In assenza di una vera politica europea della ricerca e della scienza B. cerca di dare un contributo determinante alla realizzazione di uno spazio europeo della ricerca, grazie ad un maggiore riconoscimento accordato alla ricerca scientifica concretizzato da un raddoppiamento dei finanziamenti assegnati nell’arco di cinque anni in Europa.
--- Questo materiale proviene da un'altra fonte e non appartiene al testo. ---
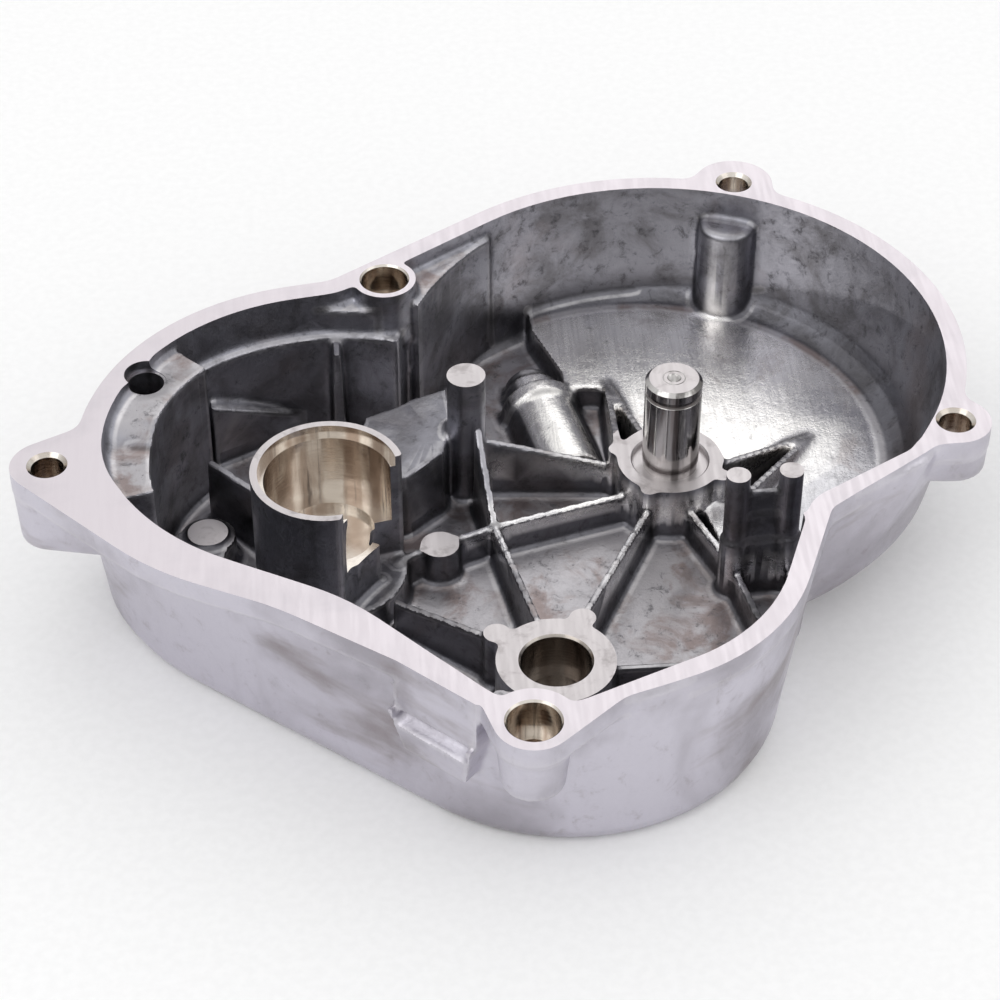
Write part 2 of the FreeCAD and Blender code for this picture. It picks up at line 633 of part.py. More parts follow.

Nel giugno 2005 dichiara al giornale “Le Soir”: «Non bisogna solo spendere di più, ma anche meglio; è l’idea dello spazio europeo della ricerca avviato nel 2000: lottare contro la frammentazione, ottimizzare gli sforzi di ricerca con la collaborazione delle migliori équipe europee al di là delle frontiere, rivalorizzare le professioni dei ricercatori, suscitare interesse per le scienze, creare partenariati pubblico-privato all’interno di piattaforme tecnologiche nell’aeronautica (Airbus), nel campo spaziale (Ariane), nella microelettronica, nella chimica, nell’acciaio». Per conseguire questi obiettivi che giudica fondamentali, B. sostiene l’idea di creare un Consiglio europeo della ricerca per dare una dimensione europea alle migliori équipe (fra l’altro ai giovani), assegnando delle borse attribuite secondo il solo criterio dell’eccellenza, per conferire loro maggiore visibilità e restare all’avanguardia di una scienza che si universalizza sempre più. «Abbiamo bisogno di 600.000 ricercatori in più nei prossimi anni», dichiara nel giugno 2005. «Si tratta di una necessità assoluta affinché l’Europa possa mantenere la sua posizione nel mondo».

Nel giugno 2004 B. è nuovamente eletto deputato europeo e porta avanti la sua battaglia politica.